Кого-то интересовал рассказ о событиях на борту, в мельчайших деталях и подробностях. Другой показывал множество фотографии, требуя опознать лица: тысячи людей мелькали на экране планшета, так что рука под конец листать устала. Третий пришел с мини проектором, вывел схему «Хрустальной Принцессы» на белую стену и попросил показать маршрут перемещения. Знать бы его самому. Если в начале еще что-то мог вспомнить, то последние дни пребывания на борту превратились в сплошной кошмар: мешанина из реальности и галлюцинаций, порожденных горячечным бредом. Чего удивляться, если температура тела в момент обнаружения была за сорок, а кровь как никогда приблизилась к точке закипания.

Только товарища со схемой корабля подобные детали мало волновали: он мучал меня остаток дня, потом пришел на следующий, и еще раз, так и захаживал до конца недели. Кроме него были юристы с бумагами о неразглашении, странный дядька похожий на психолога, интересовавшийся переживаниями и мыслями по поводу. Чего мне переживать: лежу в мягкой постели, где вдоволь кормят и поят. Все лучше, чем ползать по бесконечным трубам и держаться на одних печеньках и мыслях о воде.

Последним пришел Хорхе Леши: вечно помятый и, если судить по щетине, толком не спавший четвертые сутки. Рубаха торчит, волосы всклокочены, одни глаза горят живым блеском.

- Почему я не удивлен, - заявил он с порога.

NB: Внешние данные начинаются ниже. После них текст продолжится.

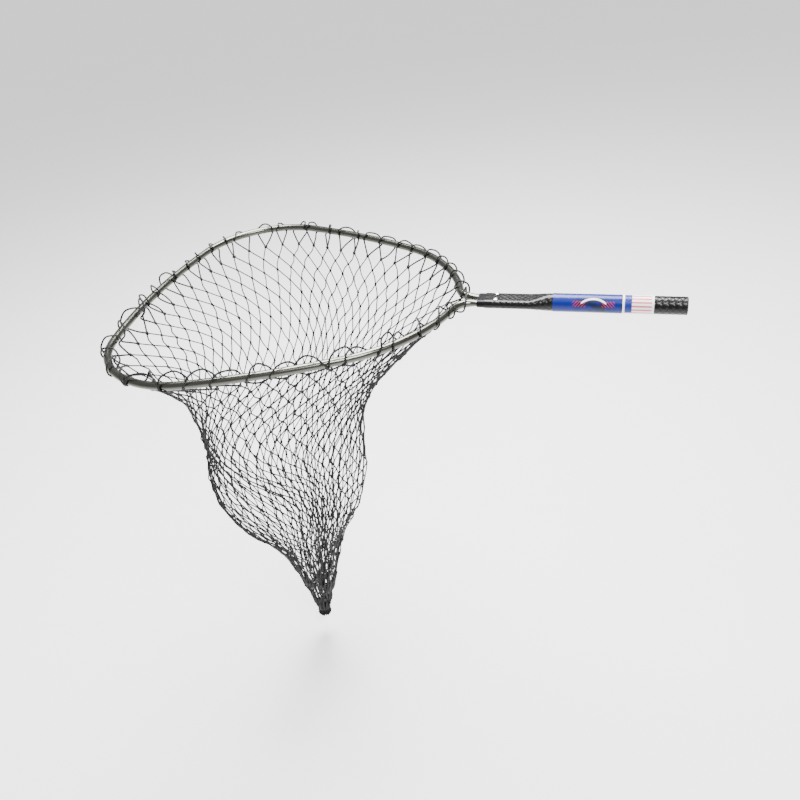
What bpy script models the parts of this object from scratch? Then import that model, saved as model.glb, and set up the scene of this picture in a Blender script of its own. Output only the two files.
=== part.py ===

- Наставник, какими судьбами? Снова дверью ошиблись?

Хорхе сел на стул и откинувшись на спинку, вальяжно развалился.

- Во-первых не смешно, - заявил он, - а во-вторых я не твой наставник.

Как так? Видимо, вопрос легко читался на моем лице, поэтому Хорхе счел нужным пояснить:

- Выпуск состоялся несколько дней назад, добро пожаловать в новую семью, детектив.

Перед глазами пробежала целая череда событий из прошлого. Вот я на последнем звонке, стою на импровизированной сцене в школьной столовой и вместе с другими учениками пою грустную песню про учителей и про расставаться пора. Степаныч - директор школы, мужик строгий, но справедливый, жмет руку и требует не посрамить честь школы в «этих институтах». Он последние полгода только об этом и говорил, стоило попасться на глаза в коридоре. Исключительно мне одному, словно на Воронове эта самая честь и держалась.

Новая картинка, где я впервые переступаю порог казармы, ищу следы иномирья в каждом флакончике. Знакомство с Вейзером, первая пьянка группы, пловец-расист и разговор с Ловинс на берегу ночного озера. События мелькают одно за другим, проносятся перед глазами: хорошие и плохие, веселые и не очень. Четыре года отучился в академии, долгих четыре года, чтобы лежа в больничной палате поставить жирную точку. Не кидать мне четырехугольную шапочку-конфедератку в воздух, не выходить под аплодисменты за дипломом или как у них здесь положено. Не быть на выпускных фото, не слушать нудную речь Носовского и оказаться в стороне от праздника, который заслужил.

А еще я пропустил заключительную пьянку группы. Самую последнюю, ради которой сняли целый особняк в курортной зоне, и куда меня в кои-то веки сподобились пригласить. Сам Мэдфорд снизошел до общения, попросив:

- Воронов, никакого самогона. Еще не хватало, что бы жирный нажрался и начал метать топорики в МакСтоуна.

Я все пропустил… все торжественные мероприятия. В памяти о выпускном останется разве что бесконечно длинная труба и ветер в рожу.